[start DATA]

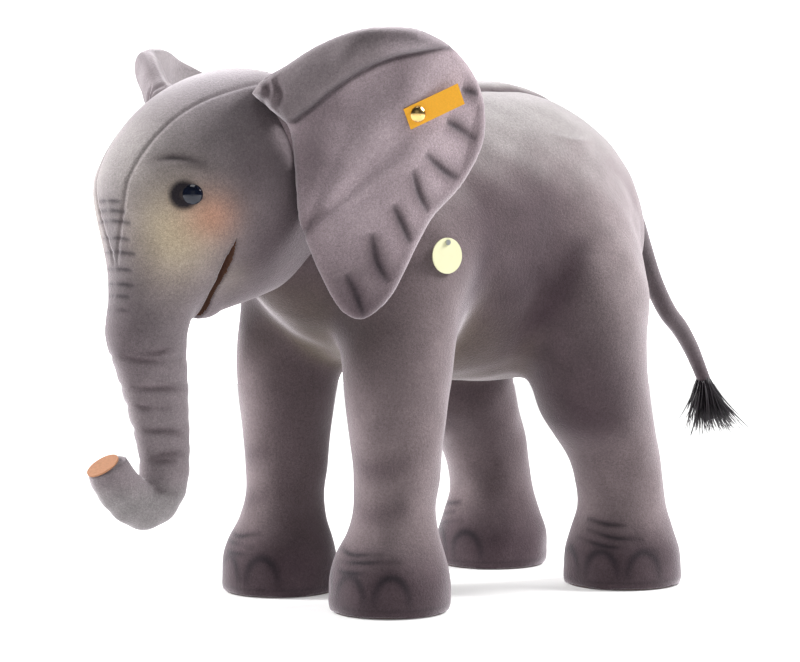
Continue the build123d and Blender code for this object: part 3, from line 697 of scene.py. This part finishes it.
mouth_line = curve([(60.5, -252, 279), (52, -255, 267), (33, -254, 251), (15, -251, 235), (0, -252, 222)], 24)
brow_line = curve([(24, -308, 327), (33, -303, 334), (46, -294, 337), (62, -279, 334)], 16)
brow_low = brow_line - np.array((0, 0, 7.5))
eye_tail = curve([(37, -303, 304), (42, -301, 304.5), (47, -297, 306)], 8)
eye_lash = curve([(55, -286, 309), (61, -283, 308.5), (66, -277, 310.5), (71, -270, 314)], 10)
normals = point_normals(points, quads)
points = fold(points, normals, band_lines, 1.4, 0.8)
points = fold(points, normals, wrinkle_lines, 2.4, 1.5)
points = fold(points, normals, [brow_line], 3.4, 1.6)
points = fold(points, normals, [brow_low], 5.0, -1.6)
edge = np.abs(np.abs(points[:, 0]) - gusset_half_width(head_turn(points)))
seam_here = (points[:, 2] > strip_low_z) & (gusset_half_width(head_turn(points)) > 1)
points = points - normals * (np.where(seam_here, dent(edge, 1.7, 0.9), 0))[:, None]
normals = point_normals(points, quads)
brow_grey = (0.40, 0.37, 0.36)
crown_grey = (0.28, 0.255, 0.27)
cheek_cream = (0.52, 0.43, 0.29)
blush = (0.55, 0.27, 0.17)
chin_cream = (0.50, 0.44, 0.33)
trunk_dusk = (0.09, 0.085, 0.085)
tip_grey = (0.22, 0.21, 0.21)
# tones of brow, crown, cheek, blush and chin, a darker band down the trunk's front, and plum_brown clouds of painted
# shade behind the cheek and round the ear's root
face_dye_and_shade_clouds = [
    (brow_grey, 0.75, (10, -312, 340), (40, 60, 45)), (crown_grey, 0.7, (20, -240, 400), (60, 60, 30)),
    (cheek_cream, 0.8, (44, -296, 284), (26, 30, 34)), (blush, 0.65, (60, -275, 296), (18, 20, 18)),
    (chin_cream, 0.35, (45, -240, 250), (24, 14, 14)), (plum_brown, 0.85, (74, -200, 300), (34, 30, 70)),
    (plum_brown, 0.45, (70, -245, 330), (22, 22, 26)), (trunk_dusk, 0.55, (0, -316, 262), (16, 40, 60)),
    (plum_brown, 0.5, (60, -225, 375), (22, 26, 24)),
]
# painted shade under the jaw; the last cloud darkens the trunk's front below the mouth
jaw_shade_clouds = [
    (plum_brown, 0.70, (74, -222, 268), (34, 30, 40)), (plum_brown, 0.60, (52, -230, 250), (34, 26, 26)),
    (plum_brown, 0.55, (10, -325, 200), (40, 30, 50)),
]


def head_paint(points):
    """Airbrushed dye of the head: pale brow, cream and blush under the eye, stripes down the trunk; painted shade on
    the jaw, behind the cheek and round the ear's root.
    """
    spots = mirrored(points)
    x, y, z = spots.T
    colour = np.tile(np.array((0.225, 0.190, 0.202)), (len(spots), 1))
    colour = cloud_over(colour, spots, face_dye_and_shade_clouds)
    colour = spray(colour, tip_grey, 0.7 * step_up(110 - z, 0, 20))
    colour = cloud_over(colour, spots, jaw_shade_clouds)
    for line in band_lines:
        colour = spray(colour, plum_brown, 0.35 * stroke(spots, line, 3.2))
        colour = spray(colour, soot, 0.9 * stroke(spots, line, 1.3))
    for line in wrinkle_lines:
        colour = spray(colour, plum_brown, 0.55 * stroke(spots, line, 3.2))
    colour = spray(colour, plum_brown, 0.45 * stroke(spots, brow_line, 5))
    colour = spray(colour, soot, 0.75 * stroke(spots, brow_line, 2.0))
    off = np.linalg.norm(spots - eye_spot, axis=1)
    colour = spray(colour, soot, 0.9 * np.exp(-(((off - 9.0) / 2.6) ** 2)) + 0.9 * (off < 9))
    colour = spray(colour, soot, 0.95 * stroke(spots, eye_tail, 1.6))
    colour = spray(colour, soot, 0.95 * stroke(spots, eye_lash, 1.5))
    edge = np.abs(x - gusset_half_width(head_turn(spots)))
    on_top = step_up(z, strip_low_z, 300)
    colour = spray(colour, plum_brown, 0.35 * on_top * np.exp(-((edge / 1.6) ** 2)))
    colour = spray(colour, soot, 0.6 * stroke(spots, mouth_line, 3.2))
    return colour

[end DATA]

● **WHAT NEEDS TO BE DONE**
Restate the listing above word for word.

● **THE COMPLETED TASK**
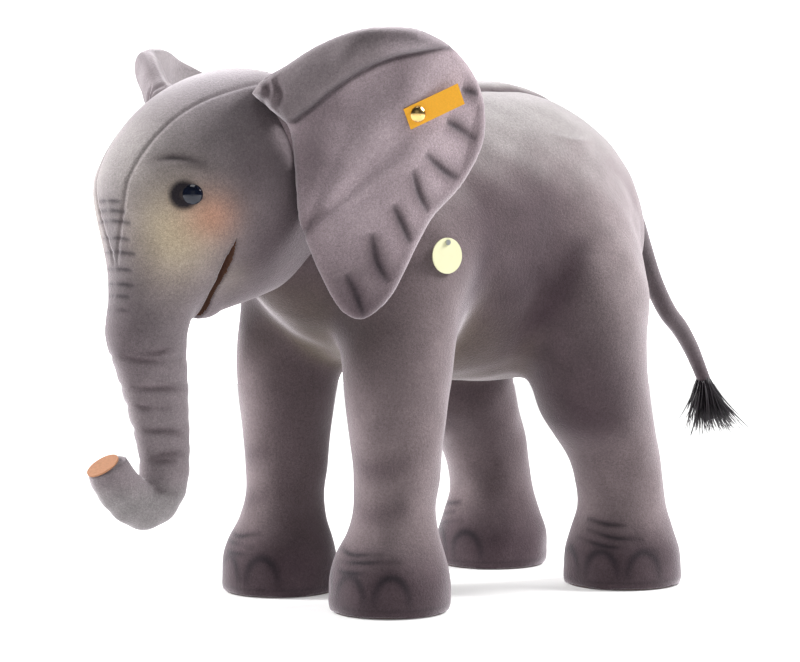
Continue the build123d and Blender code for this object: part 3, from line 697 of scene.py. This part finishes it.
mouth_line = curve([(60.5, -252, 279), (52, -255, 267), (33, -254, 251), (15, -251, 235), (0, -252, 222)], 24)
brow_line = curve([(24, -308, 327), (33, -303, 334), (46, -294, 337), (62, -279, 334)], 16)
brow_low = brow_line - np.array((0, 0, 7.5))
eye_tail = curve([(37, -303, 304), (42, -301, 304.5), (47, -297, 306)], 8)
eye_lash = curve([(55, -286, 309), (61, -283, 308.5), (66, -277, 310.5), (71, -270, 314)], 10)
normals = point_normals(points, quads)
points = fold(points, normals, band_lines, 1.4, 0.8)
points = fold(points, normals, wrinkle_lines, 2.4, 1.5)
points = fold(points, normals, [brow_line], 3.4, 1.6)
points = fold(points, normals, [brow_low], 5.0, -1.6)
edge = np.abs(np.abs(points[:, 0]) - gusset_half_width(head_turn(points)))
seam_here = (points[:, 2] > strip_low_z) & (gusset_half_width(head_turn(points)) > 1)
points = points - normals * (np.where(seam_here, dent(edge, 1.7, 0.9), 0))[:, None]
normals = point_normals(points, quads)
brow_grey = (0.40, 0.37, 0.36)
crown_grey = (0.28, 0.255, 0.27)
cheek_cream = (0.52, 0.43, 0.29)
blush = (0.55, 0.27, 0.17)
chin_cream = (0.50, 0.44, 0.33)
trunk_dusk = (0.09, 0.085, 0.085)
tip_grey = (0.22, 0.21, 0.21)
# tones of brow, crown, cheek, blush and chin, a darker band down the trunk's front, and plum_brown clouds of painted
# shade behind the cheek and round the ear's root
face_dye_and_shade_clouds = [
    (brow_grey, 0.75, (10, -312, 340), (40, 60, 45)), (crown_grey, 0.7, (20, -240, 400), (60, 60, 30)),
    (cheek_cream, 0.8, (44, -296, 284), (26, 30, 34)), (blush, 0.65, (60, -275, 296), (18, 20, 18)),
    (chin_cream, 0.35, (45, -240, 250), (24, 14, 14)), (plum_brown, 0.85, (74, -200, 300), (34, 30, 70)),
    (plum_brown, 0.45, (70, -245, 330), (22, 22, 26)), (trunk_dusk, 0.55, (0, -316, 262), (16, 40, 60)),
    (plum_brown, 0.5, (60, -225, 375), (22, 26, 24)),
]
# painted shade under the jaw; the last cloud darkens the trunk's front below the mouth
jaw_shade_clouds = [
    (plum_brown, 0.70, (74, -222, 268), (34, 30, 40)), (plum_brown, 0.60, (52, -230, 250), (34, 26, 26)),
    (plum_brown, 0.55, (10, -325, 200), (40, 30, 50)),
]


def head_paint(points):
    """Airbrushed dye of the head: pale brow, cream and blush under the eye, stripes down the trunk; painted shade on
    the jaw, behind the cheek and round the ear's root.
    """
    spots = mirrored(points)
    x, y, z = spots.T
    colour = np.tile(np.array((0.225, 0.190, 0.202)), (len(spots), 1))
    colour = cloud_over(colour, spots, face_dye_and_shade_clouds)
    colour = spray(colour, tip_grey, 0.7 * step_up(110 - z, 0, 20))
    colour = cloud_over(colour, spots, jaw_shade_clouds)
    for line in band_lines:
        colour = spray(colour, plum_brown, 0.35 * stroke(spots, line, 3.2))
        colour = spray(colour, soot, 0.9 * stroke(spots, line, 1.3))
    for line in wrinkle_lines:
        colour = spray(colour, plum_brown, 0.55 * stroke(spots, line, 3.2))
    colour = spray(colour, plum_brown, 0.45 * stroke(spots, brow_line, 5))
    colour = spray(colour, soot, 0.75 * stroke(spots, brow_line, 2.0))
    off = np.linalg.norm(spots - eye_spot, axis=1)
    colour = spray(colour, soot, 0.9 * np.exp(-(((off - 9.0) / 2.6) ** 2)) + 0.9 * (off < 9))
    colour = spray(colour, soot, 0.95 * stroke(spots, eye_tail, 1.6))
    colour = spray(colour, soot, 0.95 * stroke(spots, eye_lash, 1.5))
    edge = np.abs(x - gusset_half_width(head_turn(spots)))
    on_top = step_up(z, strip_low_z, 300)
    colour = spray(colour, plum_brown, 0.35 * on_top * np.exp(-((edge / 1.6) ** 2)))
    colour = spray(colour, soot, 0.6 * stroke(spots, mouth_line, 3.2))
    return colour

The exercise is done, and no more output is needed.